Just as I had anticipated I not only struggled with this piece during the beginning
and middle of making it but I also struggled with the end. My aim was for the figure to
seem immediate, not fussed with, urgent even, retaining a sense of the “now!” but as one
comes upon it from the front of the body and finds the figure is only performing an
illusion the body is exposed by the truth of the circumstances. Something in that was
missing and I realized the body needed to emphasize more than just a literal body. It
needed to emphasize weightiness, visceral and almost disgusting weightiness to create an
even greater contrast from the backside, which was tattered yet, levitating and light. I
took the found suit that I had placed on the figure and covered it in a shimmering
Micaceous earth charcoal grey paint and covered the front of the body with layer upon
layer of paint, medium and texture to such an extreme that a very painterly-like
“visceralness” began to surface and a sense of weight began to create a contrast that
seemed vital to the effect and content of the piece.
I found the figure began to be both what I wanted and more. The uneasiness of
the piece started to unite with the Mono-Rail, and these two distinctly different images
had something underlying in common, the kind of something I had been looking for. For
instance they both bore evidence of a need for something greater and presented an
imperfect almost destined-to-fail approach to getting there.
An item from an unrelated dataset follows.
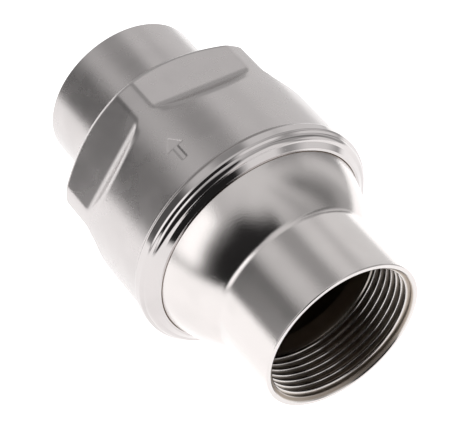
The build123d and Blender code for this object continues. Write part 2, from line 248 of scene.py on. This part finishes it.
def bore_rows(mouth_x, inward, end_x):
    """Rows of a threaded bore from its mouth to where the plain bore ends."""
    depth_in = np.concatenate(
        [
            np.linspace(0.0, 2.0, 26)[:-1],
            np.arange(2.0, thread_length + 1.0, thread_pitch / 24),
            np.linspace(thread_length + 1.0, abs(end_x - mouth_x), 8),
        ]
    )
    x = mouth_x + inward * depth_in[:, None] * np.ones((1, columns))
    turns = x / thread_pitch - angles[None, :] / (2 * pi)
    from_root = np.abs(turns - np.round(turns)) * thread_pitch
    # the crests are rounded over this much
    crest_half = 0.06
    slope_down = np.maximum(from_root - thread_root_half, 0) / tan(thread_flank)
    groove = thread_major_r - thread_minor_r - slope_down
    groove = 0.5 * (groove + np.sqrt(groove**2 + crest_half**2)) - 0.5 * crest_half
    groove *= 1 - smooth_step((depth_in[:, None] - thread_length + thread_fade) / thread_fade)
    r = thread_minor_r + np.maximum(groove, 0)
    r = np.maximum(r, mouth_r - depth_in[:, None])
    return x, r


# ---------------------------------------------------------------- inlet shell
def dome_arc():
    """Centre and radius of the arc that the shoulder's outside follows."""
    across = dome_end_x - inlet_neck_end
    rise = dome_end_r - neck_r
    chord = hypot(across, rise)
    radius = (chord**2 / 4 + dome_bulge**2) / (2 * dome_bulge)
    back_off = (radius - dome_bulge) / chord
    centre_x = (inlet_neck_end + dome_end_x) / 2 + back_off * rise
    centre_r = (neck_r + dome_end_r) / 2 - back_off * across
    return centre_x, centre_r, radius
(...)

In some respect they became
enhancers of one another while still maintaining their own particular singularity, bound
up in their own specifics. MONO-RAIL and SUN BURN showed traces of longing for
the same escape, bearing the weathered effects of time, repetitive action and
imperfection. Finally they conveyed a sense of the abject hope that surfaces when one
tries under the force of their own ability to both create and live under their own Meta-
Physics, that constant evidence of humanness as I have seen it.
In the end this work tries to point out in some sense that there might be another
way. We are welcome under the force of our own will to proceed as we wish. That we are
“human beings” not “human doings” and we can be still and know. Maybe there is a truth
that is bigger than the spirit of the age, a truth that initiated and sustains finite density and
it might be observable if we are willing to shed our selves and reprioritize what comes
first.
In closing, these three thesis works come together in a space as much as they can
and the rest is left up to any viewer at any given moment. It is my aim that these
purposely full and present works can come together in a way that goes beyond the limits
of my own personal interest to cross over into something increasingly meaningful. To
summarize the show would be difficult but I think it approaches an accurate assessment
of the times we are living through. By means of this work I try to honor the best of
human intentions while also looking to equally examine shortcomings that might need
revisiting not so that a critique of humanity becomes the endpoint of some sort, but so
that a discussion can move beyond critique to asking what is plausible. Maybe we can get
far enough away from looking to our own stock and our own inventory for a moment to
see that there is something much bigger going on outside of us. I would like to suggest
that perhaps the bigger thing going on doesn’t need a tower built up to it, for it is right
outside our front door, unwilling to compromise our free will, but still wooing us like an
echo from a point when all there was, was a finite density, a density that was then spoken
into being through a dazzling display of creative force.